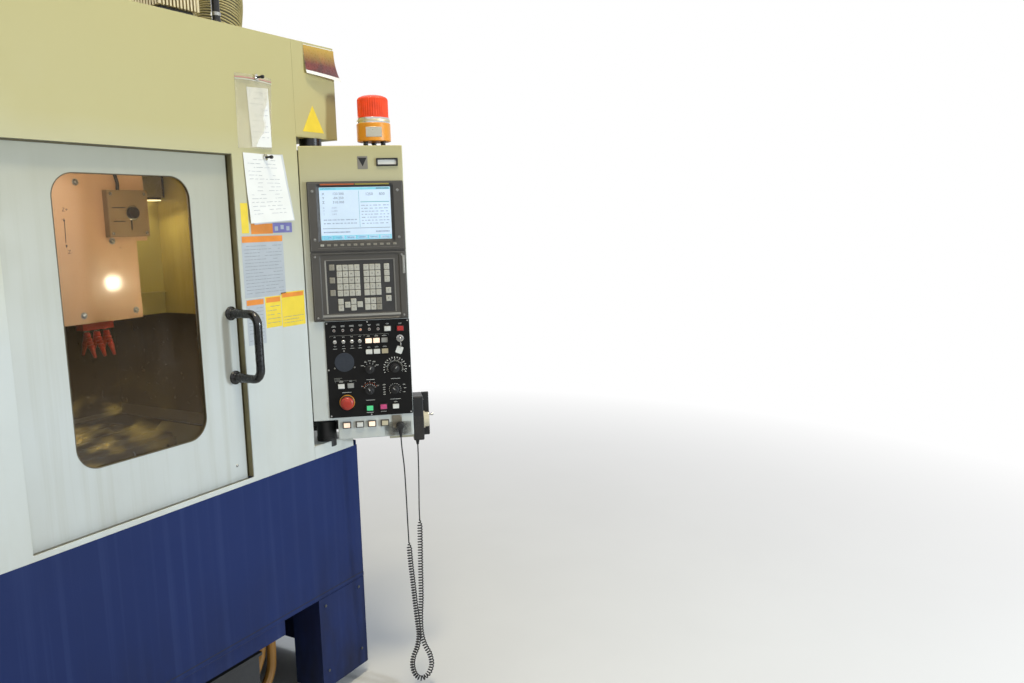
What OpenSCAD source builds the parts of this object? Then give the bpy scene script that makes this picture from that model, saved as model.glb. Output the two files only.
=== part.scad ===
// Vertical machining center: cast frame, sheet covers, a sliding door and a swinging operator panel.
// X runs right, Y runs to the back and Z runs up. The origin is on the floor, at the centre of the
// anchor holes and on the spindle's centre line.

/* [Enclosure] */
// Width of the cream covers
enclosure_w = 1842; // [1780:1:2100]
// Distance from the spindle's centre line to the right side
right_reach = 707; // [700:1:760]
// Distance from the origin to the front plane
front_reach = 1000; // [980:1:1100]
// Depth of the side covers
side_depth = 1250; // [1200:1:1400]
// Height of the blue base's top edge
base_h = 847; // [830:1:860]
// Height of the enclosure
enclosure_h = 2167; // [2120:1:2300]
// Thickness of the cover sheets
sheet_t = 3; // [2:0.5:4]
// How far the base stands out beside the covers
base_overhang = 17; // [10:1:30]
// Height of the sheets' lower edge above the floor
skirt_z = 47; // [30:1:60]
// Width and depth of the opening in the roof for the spindle motor
roof_gap_w = 520; // [480:1:540]
// Distance from the front plane to that opening
roof_front = 440; // [400:1:470]

/* [Base covers] */
// Height of the apron's lower edge
apron_z = 370; // [340:1:400]
// How far the lower strip hangs below the apron
strip_drop = 51; // [30:1:80]
// Length of the lower strip
strip_l = 1110; // [900:1:1200]
// Distance from the base's right side to the strip's end
strip_end = 382; // [300:1:450]
// Width of each corner leg
leg_w = 229; // [180:1:260]
// Depth of each corner leg
leg_d = 120; // [80:1:160]
// Depth of the base covers
base_depth = 1640; // [1640:1:1700]
// Rim of the base above the covers' lower edge
rim_h = 16; // [8:1:25]

/* [Door] */
// Width of the door opening
door_opening_w = 672; // [600:1:700]
// Place of the jamb, right of the spindle's centre line
door_jamb_x = 257; // [200:1:280]
// Height of the opening's top edge
lintel_z = 1810; // [1780:1:1850]
// Height of the sill above the base
sill_h = 15; // [12:1:20]
// Distance from the front plane to the door's face
door_recess = 22; // [18:1:40]
// Thickness of the door
door_t = 34; // [28:1:40]
// How far the door reaches behind the panel on the left
door_overlap = 40; // [20:1:60]
// Clearance round the door
door_gap = 3; // [2:0.5:5]
// Width of the window
window_w = 392; // [300:1:450]
// Height of the window
window_h = 726; // [600:1:760]
// Corner radius of the window
window_r = 60; // [30:1:90]
// Distance from the jamb to the window
window_inset = 138; // [120:1:180]
// Height of the window's lower edge
window_z = 1016; // [980:1:1050]
// Thickness of the window pane
pane_t = 6; // [4:1:10]
// Diameter of the handle's tube
handle_d = 25; // [18:1:32]
// Distance between the handle's feet
handle_span = 189; // [150:1:260]
// Reach of the handle from the door's face
handle_reach = 106; // [80:1:120]
// Height of the handle's middle
handle_z = 1262; // [1200:1:1350]
// Distance from the jamb to the handle
handle_inset = 25; // [20:1:60]

/* [Corner recess] */
// Width of the recess for the operator panel
recess_w = 189; // [180:1:230]
// Depth of the recess
recess_d = 190; // [180:1:220]
// Height of the recess floor
recess_z = 889; // [880:1:900]
// Height of the recess
recess_h = 988; // [980:1:1020]

/* [Operator panel] */
// Turn of the operator panel towards the operator
panel_turn = 49.7; // [45:0.1:55]
// Width of the panel's housing
housing_w = 322; // [320:1:340]
// Height of the housing
housing_h = 941; // [930:1:945]
// Depth of the housing
housing_d = 140; // [130:1:160]
// Height of the housing above the recess floor
housing_lift = 18; // [14:1:25]
// Width of the notch at the housing's foot
notch_w = 77; // [70:1:90]
// Height of the notch
notch_h = 66; // [50:1:80]
// Radius of the pivot post
post_r = 19; // [14:1:22]
// Place of the post from the housing's left edge
post_inset = 36; // [32:1:40]
// Depth of the post behind the panel's face
post_depth = 90; // [80:1:95]
// Width of the display and keyboard units
unit_w = 299; // [290:1:305]
// Height of each unit
unit_h = 220; // [200:1:230]
// How far the units stand out of the housing
unit_t = 12; // [8:1:20]
// Width of the screen
screen_w = 221; // [200:1:240]
// Height of the screen
screen_h = 165; // [150:1:170]
// Width of the black control plate
plate_w = 269; // [262:1:275]
// Height of the control plate
plate_h = 315; // [310:1:330]
// Thickness of the control plate
plate_t = 3; // [2:0.5:4]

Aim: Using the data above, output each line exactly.

Solution for this task:
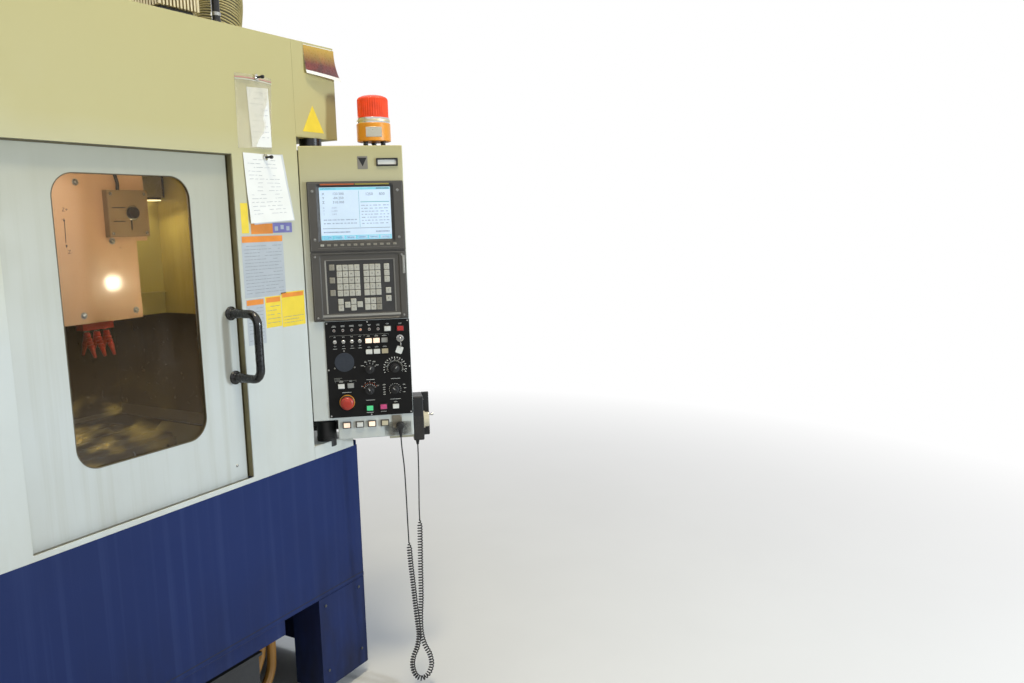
What OpenSCAD source builds the parts of this object? Then give the bpy scene script that makes this picture from that model, saved as model.glb. Output the two files only.
=== part.scad ===
// Vertical machining center: cast frame, sheet covers, a sliding door and a swinging operator panel.
// X runs right, Y runs to the back and Z runs up. The origin is on the floor, at the centre of the
// anchor holes and on the spindle's centre line.

/* [Enclosure] */
// Width of the cream covers
enclosure_w = 1842; // [1780:1:2100]
// Distance from the spindle's centre line to the right side
right_reach = 707; // [700:1:760]
// Distance from the origin to the front plane
front_reach = 1000; // [980:1:1100]
// Depth of the side covers
side_depth = 1250; // [1200:1:1400]
// Height of the blue base's top edge
base_h = 847; // [830:1:860]
// Height of the enclosure
enclosure_h = 2167; // [2120:1:2300]
// Thickness of the cover sheets
sheet_t = 3; // [2:0.5:4]
// How far the base stands out beside the covers
base_overhang = 17; // [10:1:30]
// Height of the sheets' lower edge above the floor
skirt_z = 47; // [30:1:60]
// Width and depth of the opening in the roof for the spindle motor
roof_gap_w = 520; // [480:1:540]
// Distance from the front plane to that opening
roof_front = 440; // [400:1:470]

/* [Base covers] */
// Height of the apron's lower edge
apron_z = 370; // [340:1:400]
// How far the lower strip hangs below the apron
strip_drop = 51; // [30:1:80]
// Length of the lower strip
strip_l = 1110; // [900:1:1200]
// Distance from the base's right side to the strip's end
strip_end = 382; // [300:1:450]
// Width of each corner leg
leg_w = 229; // [180:1:260]
// Depth of each corner leg
leg_d = 120; // [80:1:160]
// Depth of the base covers
base_depth = 1640; // [1640:1:1700]
// Rim of the base above the covers' lower edge
rim_h = 16; // [8:1:25]

/* [Door] */
// Width of the door opening
door_opening_w = 672; // [600:1:700]
// Place of the jamb, right of the spindle's centre line
door_jamb_x = 257; // [200:1:280]
// Height of the opening's top edge
lintel_z = 1810; // [1780:1:1850]
// Height of the sill above the base
sill_h = 15; // [12:1:20]
// Distance from the front plane to the door's face
door_recess = 22; // [18:1:40]
// Thickness of the door
door_t = 34; // [28:1:40]
// How far the door reaches behind the panel on the left
door_overlap = 40; // [20:1:60]
// Clearance round the door
door_gap = 3; // [2:0.5:5]
// Width of the window
window_w = 392; // [300:1:450]
// Height of the window
window_h = 726; // [600:1:760]
// Corner radius of the window
window_r = 60; // [30:1:90]
// Distance from the jamb to the window
window_inset = 138; // [120:1:180]
// Height of the window's lower edge
window_z = 1016; // [980:1:1050]
// Thickness of the window pane
pane_t = 6; // [4:1:10]
// Diameter of the handle's tube
handle_d = 25; // [18:1:32]
// Distance between the handle's feet
handle_span = 189; // [150:1:260]
// Reach of the handle from the door's face
handle_reach = 106; // [80:1:120]
// Height of the handle's middle
handle_z = 1262; // [1200:1:1350]
// Distance from the jamb to the handle
handle_inset = 25; // [20:1:60]

/* [Corner recess] */
// Width of the recess for the operator panel
recess_w = 189; // [180:1:230]
// Depth of the recess
recess_d = 190; // [180:1:220]
// Height of the recess floor
recess_z = 889; // [880:1:900]
// Height of the recess
recess_h = 988; // [980:1:1020]

/* [Operator panel] */
// Turn of the operator panel towards the operator
panel_turn = 49.7; // [45:0.1:55]
// Width of the panel's housing
housing_w = 322; // [320:1:340]
// Height of the housing
housing_h = 941; // [930:1:945]
// Depth of the housing
housing_d = 140; // [130:1:160]
// Height of the housing above the recess floor
housing_lift = 18; // [14:1:25]
// Width of the notch at the housing's foot
notch_w = 77; // [70:1:90]
// Height of the notch
notch_h = 66; // [50:1:80]
// Radius of the pivot post
post_r = 19; // [14:1:22]
// Place of the post from the housing's left edge
post_inset = 36; // [32:1:40]
// Depth of the post behind the panel's face
post_depth = 90; // [80:1:95]
// Width of the display and keyboard units
unit_w = 299; // [290:1:305]
// Height of each unit
unit_h = 220; // [200:1:230]
// How far the units stand out of the housing
unit_t = 12; // [8:1:20]
// Width of the screen
screen_w = 221; // [200:1:240]
// Height of the screen
screen_h = 165; // [150:1:170]
// Width of the black control plate
plate_w = 269; // [262:1:275]
// Height of the control plate
plate_h = 315; // [310:1:330]
// Thickness of the control plate
plate_t = 3; // [2:0.5:4]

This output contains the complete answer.